St Modwen and Vinci’s sale of their prized riverfront site at New Covent Garden Market in Nine Elms, SW8, will be a crucial litmus test for the fragile prime central London residential market.
The pair have appointed JLL to sell Nine Elms Square, the 10.2-acre site with consent for three towers ranging from 32 to 54 storeys and totalling 1,821 flats.
Near to the new Northern Line Tube stations at Battersea and Nine Elms, due to open in 2020, and next door to the new US embassy, which will complete before the end of this year, it is the most valuable undeveloped site in the Vauxhall area.
According to book valuations from St Modwen’s latest sets of results, the site is valued at almost £600m. But whether this sale price will be achieved is being questioned by some analysts (see below). The final price will be an important barometer for neighbouring land values and rival developments.
It is anticipated that a deal to sell the site will be struck before the end of the year.
At the Nine Elms Square site, 346 of the flats have detailed consent, all within the tallest tower.
The site also has outline consent for two more residential buildings, 110,000 sq ft of offices and ancillary retail and leisure.
Covent Garden Market Association, which signed a development agreement with St Modwen and Vinci at the start of 2013, also stands to benefit from the sale through overage agreements.
Given the site’s proximity to the US embassy and the prospect of Apple taking a new 400,000 sq ft headquarters at Battersea Power Station, market sources anticipate that US investors and developers may be attracted to the project, as well as Far Eastern and Middle Eastern companies more typically associated with London residential development.
Mark Allan, who will replace Bill Oliver as chief executive at St Modwen in November, is not presently part of the sale process. He is joining the company after 10 years as chief executive of student housing group Unite.
How does the phasing of New Covent Garden work?
In total, 18.7 acres of land, out of a holding of 57 acres owned by St Modwen and Vinci at New Covent Garden Market, is being made available for development by moving the market from the waterfront.
The 10.2-acre Nine Elms Square site up for sale will become vacant when market traders move to an interim site within the development early next year. It will include 1,821 flats, 94 or 5% of which will be affordable. A further 8.5 acres – made up of two areas known as Nine Elms Garden and Nine Elms Grove – will be released for redevelopment in 2022 when a new, permanent 500,000 sq ft market covering 37 acres is completed. Nine Elms Garden and Nine Elms Grove will include close to 1,050 homes, of which around 46% will be affordable.

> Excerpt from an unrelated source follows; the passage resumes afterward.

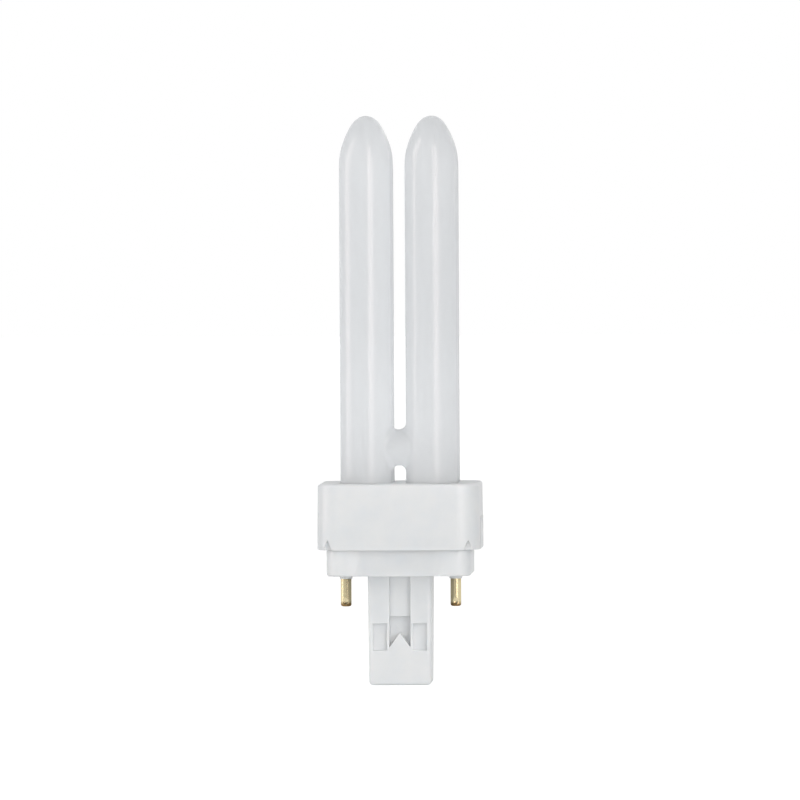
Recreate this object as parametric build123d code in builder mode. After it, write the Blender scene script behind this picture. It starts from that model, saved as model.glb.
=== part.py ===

How much is Nine Elms Square worth?
St Modwen’s full-year results showed a valuation for the 10.2-acre plot of £616m as of the end of November last year, with the whole New Covent Garden Market project valued at £643m.
In its half-year results, St Modwen said its half share of the whole of the New Covent Garden Market project had fallen by £21m, or £42m overall. This means the book value of the site for sale is likely to be close to £576m. However, an analyst note last month on St Modwen by Neil Green of JP Morgan Cazenove predicted that there would be a further £45m hit on the value of the company’s share of the whole project, or £90m overall, in the second half of the year. If this were correct, the value of the Nine Elms Square site would be close to £490m.
What does the sale mean for St Modwen?
According to St Modwen’s latest half-year results, its half share in New Covent Garden Market as a whole is valued at close to £300m. This equates to around 25% of its portfolio. A sale of Nine Elms Square would not see St Modwen exit the site entirely, but it would dramatically reduce its exposure to the erratic central London residential market and rebalance its portfolio away from one focal point. St Modwen is best known as a regional regeneration company associated with projects such as the transformation of the automotive centre of Longbridge, near Birmingham. In its most recent results, with the company turning 30 years old, it took the opportunity to stress “strength in the regions” as one of its four fundamental business attributes and under the stewardship of new chief executive Mark Allan the proceeds from any London sale could be used to further strengthen this attribute.